Phenomenal! If anything could knock Michael Phelps off the headlines of the newspapers then Usain Bolt’s 100m run I think just did.
by Matt Wharton on August 15, 2008
They said that the Laoshan Velodrome in Beijing was quick but I don’t think anyone was expecting this.
Great Britain’s men’s team sprint trio in the qualifying heat break the world record with a time of 42.950 seconds. The favourites for the Gold medal in this event France cycled in the following heat and could not match the mark set down by Team GB and were in fact a half second slower.
They set down a mark that the favourites for the gold medal France who cycled in the following heat couldn’t match and were half a second slower.
With a time of 17.19 seconds Jamie Staff cycled the fastest ever opening lap.

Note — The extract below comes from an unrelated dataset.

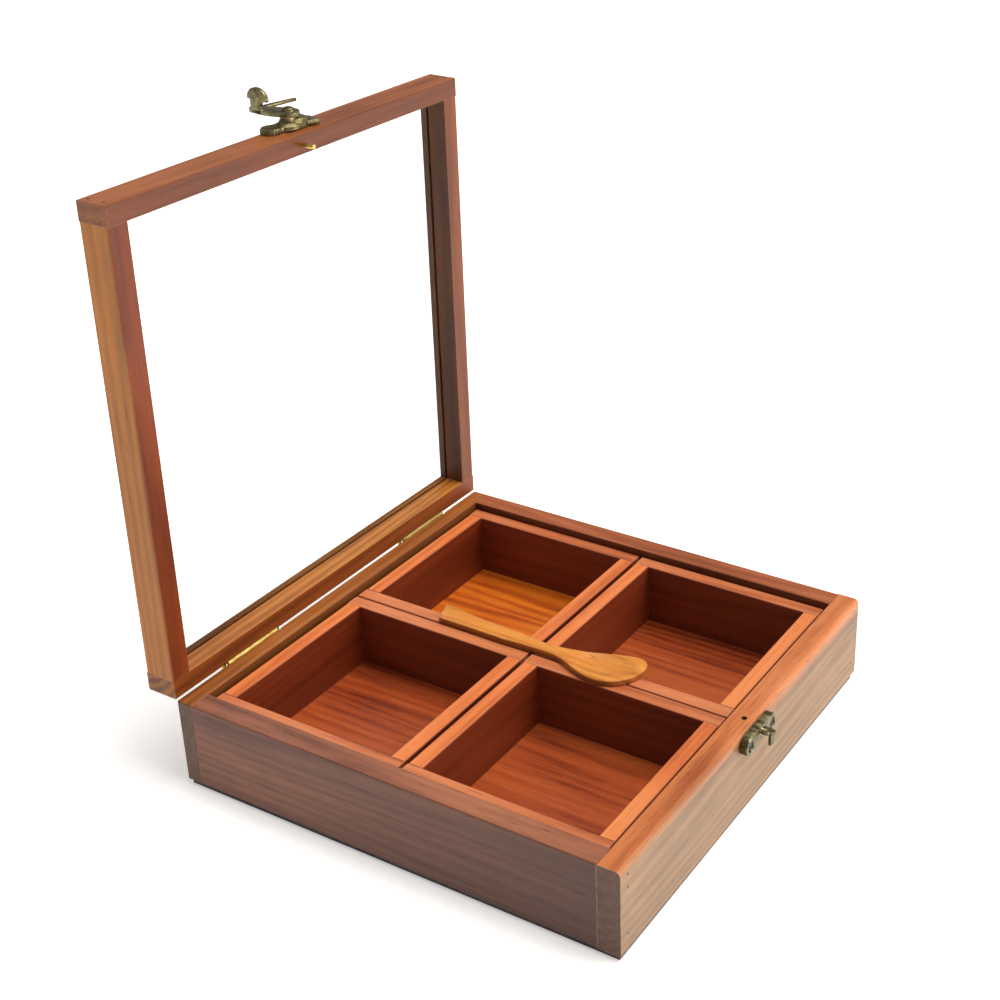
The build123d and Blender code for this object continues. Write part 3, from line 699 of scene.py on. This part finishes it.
plate_thick = 2.8
plate_right = both_sides([(-5.6, 3.6), (-3.6, 4.5), (5.4, 4.5), (7.2, 3.5), (8.6, 3.3), (10.0, 3.9),
                          (14.2, 3.9)])
plate_line = lobe(-lobe_x, 4.5, 60, 300, 16) + plate_right
latch_plate = soft_edges(drawn_plate("latch_plate", plate_line, 0, plate_thick), 0.35)
shoulder_low, shoulder_high = 1.0, 5.2
shoulder_line = both_sides([(0.0, 4.4), (5.2, 4.4), (8.3, 3.2)])
shoulder = soft_edges(drawn_plate("latch_shoulder", shoulder_line, shoulder_low, shoulder_high), 0.6)
bell_line = [(0, 1.0), (6.6, 1.0), (6.6, 2.6), (5.4, 3.3), (4.5, 4.3), (4.05, 5.4), (4.0, 6.15), (0, 6.15)]
bell_flattened = 0.75
bell = turned("latch_bell", bell_line, (-0.6, -0.8), 40)
bell.matrix_world = Matrix.Scale(bell_flattened, 4, (0, 1, 0))
ridges = flutes("latch_flute", lobe(-lobe_x, 4.55, 150, 285, 7), 0.2, 2.6, 0.42)
latch_base = joined(latch_plate, shoulder, bell, *ridges)
latch_base.name = "bronze_latch_base"
placed(latch_base, on_front(*base_centre, base_tilt, True))
settled(latch_base, bronze, "lid", "latch_base")

# %% [markdown]
# ## The lever and its rivet
#
# The lever turns on a rivet. A flat arm rises from a round eye, a thin tongue points to the right from the
# arm's end, and a tab with a round head stands out from the arm, for the finger. The three flat plates are
# drawn apart and joined, and the tab is drawn flat and then stood on its edge.

# %% Lever and rivet
arm_low, arm_high = 6.45, 8.6
arm_line = lobe(0, 5.0, -150, 20, 14)
arm_line += [(4.4, 3.2), (2.6, 6.4), (0.6, 10.0), (-0.9, 13.4), (-1.6, 15.2), (-1.2, 18.4), (-6.4, 18.4),
             (-7.7, 17.2), (-8.0, 15.0), (-8.0, 9.0), (-7.0, 4.4), (-5.2, 0.6)]
arm = soft_edges(drawn_plate("lever_arm", arm_line, arm_low, arm_high), 0.3)
tongue_low, tongue_high = 6.5, 7.9
tongue_y = 15.25
tongue_line = [(-4.0, tongue_y), (10.0, tongue_y), (17.8, tongue_y), (18.6, 15.7), (18.6, 16.4), (17.8, 16.9),
               (8.0, 17.8), (0, 18.4), (-4.0, 18.4)]
tongue = soft_edges(drawn_plate("lever_tongue", tongue_line, tongue_low, tongue_high), 0.25)
tab_thick = 1.6
tab_left_x = -8.0
neck_top = 12.9
head_middle, head_wide, head_tall = 11.0, 6.6, 5.2
head_angles = [math.radians(angle) for angle in range(0, 181, 15)]
tab_line = [(15.6, 6.6), (15.8, neck_top - 0.6), (16.3, neck_top), (17.2, neck_top - 0.2)]
tab_line += [(head_middle + head_wide * math.cos(angle), neck_top + 0.5 + head_tall * math.sin(angle))
             for angle in head_angles]
tab_line += [(4.9, neck_top - 0.2), (6.8, neck_top - 0.3), (8.6, neck_top - 1.2), (9.2, neck_top - 2.4),
             (9.0, 9.6), (8.4, 8.4), (8.2, 6.6)]
tab = soft_edges(drawn_plate("lever_tab", tab_line, 0, tab_thick), 0.3)
tab.matrix_world = Matrix(((0, 0, 1, tab_left_x), (1, 0, 0, 0), (0, 1, 0, 0), (0, 0, 0, 1)))
lever = joined(arm, tongue, tab)
lever.name = "bronze_latch_lever"
placed(lever, on_front(*pivot, lever_tilt, True))
settled(lever, bronze, "latch", "latch_lever")

rivet_line = [(0, 6.3), (1.35, 6.3), (1.35, 8.7), (2.9, 8.7), (2.85, 9.2), (2.4, 9.85), (1.5, 10.25),
              (0, 10.4)]
rivet = turned("bronze_latch_rivet", rivet_line, (0, 0), 32)
placed(rivet, on_front(*pivot, 0, True))
settled(rivet, bronze, "lid", "latch_rivet")

# %% [markdown]
# ## The catch
#
# The catch is a thick cast plate with round ends, a waist in its lower edge, and flutes on its upper edge.
# The tongue of the lever hooks under a nub in the middle, which has a narrow neck and a wider head. The same
# helpers make it. The screw holes are cut right through, and each has a wider seat for the screw's head.

# %% Catch
catch_centre = (-0.2, 39.3)
catch_thick = 4.2
catch_line = lobe(lobe_x, 4.6, -90, 90, 12) + [(3.0, 4.6), (-3.0, 4.6)] + lobe(-lobe_x, 4.6, 90, 270, 12)
catch_line += [(-6.6, -4.3), (-3.4, -2.9), (3.4, -2.9), (6.6, -4.3)]
catch_plate = soft_edges(drawn_plate("catch_plate_body", catch_line, 0, catch_thick), 0.35)
screw_x = 10.3
for cut_name, cut_line in (("screw_seat", [(0, 3.2), (2.2, 3.2), (2.9, 4.3), (0, 4.3)]),
                           ("screw_path", [(0, -1), (2.2, -1), (2.2, 5.0), (0, 5.0)])):
    cut_away(catch_plate, *(turned(cut_name, cut_line, (side * screw_x, 0)) for side in (-1, 1)))
flute_places = [(x, 4.6) for x in (-9.6, -8.4, -7.2, -4.0, -1.0, 0.2, 3.8, 5.0, 6.2, 7.4)]
ridges = flutes("catch_flute", flute_places, 0.3, 4.0, 0.38)
neck_y = 2.2
neck = turned("catch_neck", [(0, 3.8), (1.9, 3.8), (1.5, 4.6), (1.5, 8.4), (0, 8.4)], (0, neck_y), 24)
head_low, head_high = 8.25, 10.0
head_line = [(-2.5, -2.6), (2.5, -2.6), (2.5, 2.6), (1.6, 3.6), (-1.6, 3.6), (-2.5, 2.6)]
head = soft_edges(drawn_plate("catch_head", head_line, head_low, head_high), 0.4)
cheek_low, cheek_high = 4.0, 8.6
cheek_line = [(-2.3, neck_y - 0.4), (2.3, neck_y - 0.4), (2.3, 3.4), (-2.3, 3.4)]
cheek = soft_edges(drawn_plate("catch_cheek", cheek_line, cheek_low, cheek_high), 0.3)
catch = joined(catch_plate, neck, head, cheek, *ridges)
catch.name = "bronze_catch"
placed(catch, on_front(*catch_centre))
settled(catch, bronze, "case", "catch_plate")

Edit 11.25 GMT Team GB have raced their way through to the final against France with yet another fast time but it seemed to me that they weren’t even pushing it as hard as they did in the heat. I can’t wait for the final.
Edit 12.12 GMT 43.128 seconds and Great Britain are the Olympic champions in the Men’s Team Sprint.
by Matt Wharton on August 8, 2008
Beijing 2008 has begun and I’m surprised to discover that sprint swimmer Mark Foster is the flag-bearer for Great Britain as I can’t believe that he’s still competing at nearly 40 years of age. Most swimmers have limited longevity for example Ian Thorpe retired in his early 20s and that Foster is still able to compete at an Olympic standard is astonishing.
The BBC’s Monkey animation for the opening of their TV coverage is very cool.
by Matt Wharton on November 22, 2007
After the England football team’s abysmal performance against Croatia last night resulted in them failing to qualify for the Euro 2008 the coach Steve McClaren has been sacked.
Croatia played for and got the win even though it was irrelevant as they were guaranteed to qualify and to top the group unless convincingly beaten by England.
A series of defensive errors cost England the match and apart from a short spell of good play at the start of the second half the players’ underperformed.
England shouldn’t have really been in the position of needing a draw from last night’s match but failing to win matches against lowly ranked Israel and Macedonia earlier in qualifying set them up for the possibility of failure.
by Matt Wharton on April 28, 2007
I’ve not caught a whole lot of the 2007 Cricket World Cup but I just watched the final and it was a really extraordinary match in more ways than one.
Adam Gilchrist put in a truly astounding performance and scored 149 off 104 balls and broke two records in the process not only the highest total in a World Cup Final but also the quickest century too.
Thanks to Gilchrist the Australian team set a daunting total for Sri Lanka of 282 from 38 overs to win (due to rain the number of overs was reduced to 38).
The Sri Lankans to their credit didn’t seem too fazed by this and when Sanath Jayasuriya and Kumar Sangakkara got into their flow they looked to be on target to get the required runs. The loss of Sangakkara’s wicket came as a bit of a blow but that did mean that their captain Jayawardene would be coming to the crease and if he could pull off yet another great innings as he did in the semi-final against New Zealand there was still some hope.
It wasn’t to be though as firstly Jayasuriya’s wicket fell, the weather stopped play yet again and on the return Jayawardene suffered a bad LBW decision.
With the light fading and the run rate rising to unattainable levels the match descended into farce when with three overs to go the umpires offered the light to the batsmen. Everyone then assumed the match was over and Australia were declared the winners of the tournament followed by the organisers bringing out the stanchions onto the pitch for the award ceremony only for the umpires to order them off and to restart the match again.
The foregone conclusion now reached it’s actual conclusion with the end of the 36 over and Australia were now officially the champions of the 2007 Cricket World Cup, their third in a row.